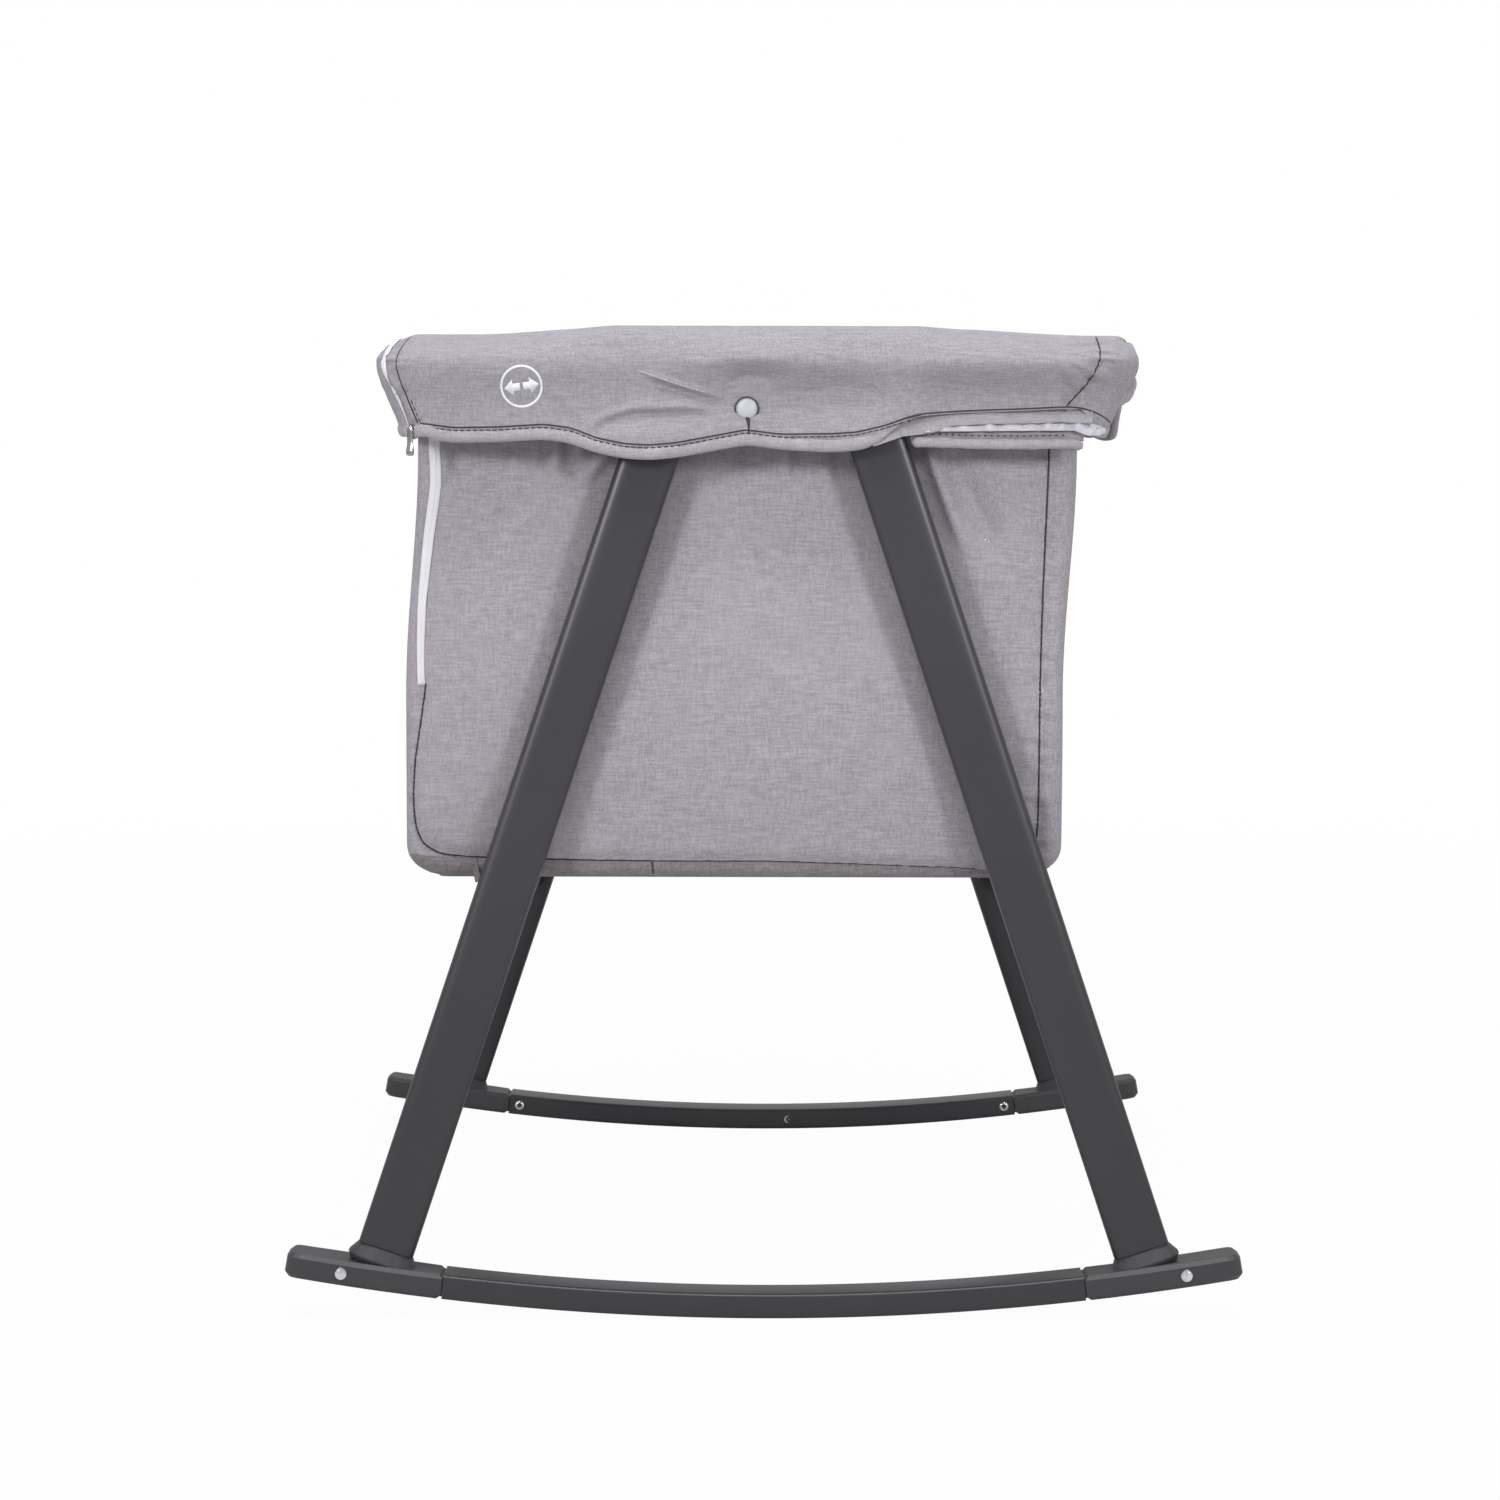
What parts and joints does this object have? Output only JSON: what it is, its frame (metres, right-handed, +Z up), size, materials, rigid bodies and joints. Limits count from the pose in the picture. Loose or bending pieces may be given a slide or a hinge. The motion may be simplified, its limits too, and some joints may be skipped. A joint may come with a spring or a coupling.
{
  "type": "bassinet on stand",
  "caption": "Rocking bassinet: a padded fabric tub hung between two leaning-leg frames on curved rockers, folding flat end to end.",
  "frame": {"origin": "on the floor under the middle of the bassinet", "axes": "+X across the rockers, +Y along the tub from the near end to the far end, +Z up"},
  "size_m": [0.6914, 0.8798, 0.714],
  "materials": {
    "frame_tube": "satin charcoal powder coat",
    "foot_plastic": "fine-textured charcoal moulding",
    "hidden_plastic": "plain dark moulding",
    "bare_aluminium": "brushed tube",
    "flat_bar": "satin charcoal flat bar",
    "polished_steel": "polished rivets and pins",
    "linen": "heather linen weave",
    "collar_linen": "padded heather linen weave with a finer binding",
    "mattress_cover": "quilted cotton",
    "white_nylon": "smooth white cap",
    "zip_tape": "white woven tape",
    "nickel": "nickel zip hardware"
  },
  "bodies": {
    "near_frame": {"near_rocker_tube": "frame_tube", "near_top_bracket": "hidden_plastic", "near_end_rail": "bare_aluminium", "near_end_panel": "linen", "near_end_collar": "collar_linen", "near_snap_button": "white_nylon", "near_leg_left": "frame_tube", "near_foot_left": "foot_plastic", "near_flip_pin_left": "polished_steel", "near_corner_left": "hidden_plastic", "near_stay_boss_left": "hidden_plastic", "near_leg_right": "frame_tube", "near_foot_right": "foot_plastic", "near_flip_pin_right": "polished_steel", "near_corner_right": "hidden_plastic", "near_stay_boss_right": "hidden_plastic", "side_panel_left": "linen", "side_panel_right": "linen", "side_collar_left": "collar_linen", "side_collar_right": "collar_linen", "corner_zip_tape": "zip_tape"},
    "far_frame": {"far_rocker_tube": "frame_tube", "far_top_bracket": "hidden_plastic", "far_end_rail": "bare_aluminium", "far_end_panel": "linen", "far_end_collar": "collar_linen", "far_snap_button": "white_nylon", "far_leg_left": "frame_tube", "far_foot_left": "foot_plastic", "far_flip_pin_left": "polished_steel", "far_corner_left": "hidden_plastic", "far_stay_boss_left": "hidden_plastic", "far_leg_right": "frame_tube", "far_foot_right": "foot_plastic", "far_flip_pin_right": "polished_steel", "far_corner_right": "hidden_plastic", "far_stay_boss_right": "hidden_plastic"},
    "near_stay_left": {"near_stay_left": "flat_bar", "knuckle_pin_left": "polished_steel"},
    "far_stay_left": {"far_stay_left": "flat_bar"},
    "latch_block_left": {"latch_block_left": "hidden_plastic"},
    "latch_button_left": {"latch_button_left": "hidden_plastic"},
    "near_side_rail_left": {"near_side_rail_left": "bare_aluminium"},
    "near_flip_foot_left": {"near_flip_foot_left": "foot_plastic"},
    "far_side_rail_left": {"far_side_rail_left": "bare_aluminium"},
    "far_flip_foot_left": {"far_flip_foot_left": "foot_plastic"},
    "near_stay_right": {"near_stay_right": "flat_bar", "knuckle_pin_right": "polished_steel"},
    "far_stay_right": {"far_stay_right": "flat_bar"},
    "latch_block_right": {"latch_block_right": "hidden_plastic"},
    "latch_button_right": {"latch_button_right": "hidden_plastic"},
    "near_side_rail_right": {"near_side_rail_right": "bare_aluminium"},
    "near_flip_foot_right": {"near_flip_foot_right": "foot_plastic"},
    "far_side_rail_right": {"far_side_rail_right": "bare_aluminium"},
    "far_flip_foot_right": {"far_flip_foot_right": "foot_plastic"},
    "near_floor": {"near_floor_board": "linen", "near_mattress_pad": "mattress_cover"},
    "far_floor": {"far_floor_board": "linen", "far_mattress_pad": "mattress_cover"},
    "zip_puller": {"zip_puller": "nickel"}
  },
  "joints": [
    {"name": "stand_fold", "type": "hinge", "parent": "near_frame", "child": "near_stay_right", "pos_m": [0.21117, -0.355, 0.234], "axis": [0.9489, 0, 0.3156], "range_deg": [0, 83], "deforming": ["side_panel_left", "side_panel_right", "side_collar_left", "side_collar_right"]},
    {"name": "knuckle_right", "type": "hinge", "parent": "near_stay_right", "child": "far_stay_right", "pos_m": [0.21117, 0, 0.234], "axis": [0.9489, 0, 0.3156], "range_deg": [-166, 0]},
    {"name": "far_frame_hinge", "type": "hinge", "parent": "far_stay_right", "child": "far_frame", "pos_m": [0.21117, 0.355, 0.234], "axis": [0.9489, 0, 0.3156], "range_deg": [0, 83]},
    {"name": "near_stay_left_hinge", "type": "hinge", "parent": "near_frame", "child": "near_stay_left", "pos_m": [-0.21117, -0.355, 0.234], "axis": [0.9489, 0, -0.3156], "range_deg": [0, 83]},
    {"name": "knuckle_left", "type": "hinge", "parent": "near_stay_left", "child": "far_stay_left", "pos_m": [-0.21117, 0, 0.234], "axis": [0.9489, 0, -0.3156], "range_deg": [-166, 0]},
    {"name": "near_rail_left_hinge", "type": "hinge", "parent": "near_frame", "child": "near_side_rail_left", "pos_m": [-0.25, -0.375, 0.697], "axis": [-1, 0, 0], "range_deg": [0, 83]},
    {"name": "latch_block_left_hinge", "type": "hinge", "parent": "near_side_rail_left", "child": "latch_block_left", "pos_m": [-0.25, -0.02, 0.697], "axis": [1, 0, 0], "range_deg": [0, 83]},
    {"name": "far_rail_left_hinge", "type": "hinge", "parent": "far_frame", "child": "far_side_rail_left", "pos_m": [-0.25, 0.375, 0.697], "axis": [1, 0, 0], "range_deg": [0, 83]},
    {"name": "latch_button_left_press", "type": "slide", "parent": "latch_block_left", "child": "latch_button_left", "axis": [0, 0, 1], "range_m": [0, 0.005], "stiffness_N_per_m": 400, "springref_m": -0.003},
    {"name": "near_rail_right_hinge", "type": "hinge", "parent": "near_frame", "child": "near_side_rail_right", "pos_m": [0.25, -0.375, 0.697], "axis": [-1, 0, 0], "range_deg": [0, 83]},
    {"name": "latch_block_right_hinge", "type": "hinge", "parent": "near_side_rail_right", "child": "latch_block_right", "pos_m": [0.25, -0.02, 0.697], "axis": [1, 0, 0], "range_deg": [0, 83]},
    {"name": "far_rail_right_hinge", "type": "hinge", "parent": "far_frame", "child": "far_side_rail_right", "pos_m": [0.25, 0.375, 0.697], "axis": [1, 0, 0], "range_deg": [0, 83]},
    {"name": "latch_button_right_press", "type": "slide", "parent": "latch_block_right", "child": "latch_button_right", "axis": [0, 0, 1], "range_m": [0, 0.005], "stiffness_N_per_m": 400, "springref_m": -0.003},
    {"name": "near_floor_hinge", "type": "hinge", "parent": "near_frame", "child": "near_floor", "pos_m": [0, -0.3752, 0.325], "axis": [1, 0, 0], "range_deg": [0, 83]},
    {"name": "far_floor_hinge", "type": "hinge", "parent": "far_frame", "child": "far_floor", "pos_m": [0, 0.3752, 0.325], "axis": [-1, 0, 0], "range_deg": [0, 83]},
    {"name": "near_flip_foot_left_hinge", "type": "hinge", "parent": "near_frame", "child": "near_flip_foot_left", "pos_m": [-0.30442, -0.415, 0.03233], "axis": [0, -1, 0], "range_deg": [0, 98.8]},
    {"name": "near_flip_foot_right_hinge", "type": "hinge", "parent": "near_frame", "child": "near_flip_foot_right", "pos_m": [0.30442, -0.415, 0.03233], "axis": [0, 1, 0], "range_deg": [0, 98.8]},
    {"name": "far_flip_foot_left_hinge", "type": "hinge", "parent": "far_frame", "child": "far_flip_foot_left", "pos_m": [-0.30442, 0.415, 0.03233], "axis": [0, -1, 0], "range_deg": [0, 98.8]},
    {"name": "far_flip_foot_right_hinge", "type": "hinge", "parent": "far_frame", "child": "far_flip_foot_right", "pos_m": [0.30442, 0.415, 0.03233], "axis": [0, 1, 0], "range_deg": [0, 98.8]},
    {"name": "zip_puller_swing", "type": "hinge", "parent": "near_frame", "child": "zip_puller", "pos_m": [-0.25463, -0.43201, 0.639], "axis": [-0.8387, 0.5446, 0], "range_deg": [0, 120]}
  ],
  "couplings": [
    {"joint": "knuckle_right", "follows": "stand_fold", "ratio": -2},
    {"joint": "far_frame_hinge", "follows": "stand_fold", "ratio": 1},
    {"joint": "near_stay_left_hinge", "follows": "stand_fold", "ratio": 1},
    {"joint": "knuckle_left", "follows": "stand_fold", "ratio": -2},
    {"joint": "near_rail_left_hinge", "follows": "stand_fold", "ratio": 1},
    {"joint": "latch_block_left_hinge", "follows": "stand_fold", "ratio": 1},
    {"joint": "far_rail_left_hinge", "follows": "stand_fold", "ratio": 1},
    {"joint": "near_rail_right_hinge", "follows": "stand_fold", "ratio": 1},
    {"joint": "latch_block_right_hinge", "follows": "stand_fold", "ratio": 1},
    {"joint": "far_rail_right_hinge", "follows": "stand_fold", "ratio": 1},
    {"joint": "near_floor_hinge", "follows": "stand_fold", "ratio": 1},
    {"joint": "far_floor_hinge", "follows": "stand_fold", "ratio": 1}
  ]
}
^^^^^^^^
SHORT PROBLEM. Report every line in the data above in which the word "joints" appears.

ANSWER TO THE EXERCISE.
What parts and joints does this object have? Output only JSON: what it is, its frame (metres, right-handed, +Z up), size, materials, rigid bodies and joints. Limits count from the pose in the picture. Loose or bending pieces may be given a slide or a hinge. The motion may be simplified, its limits too, and some joints may be skipped. A joint may come with a spring or a coupling.
  "joints": [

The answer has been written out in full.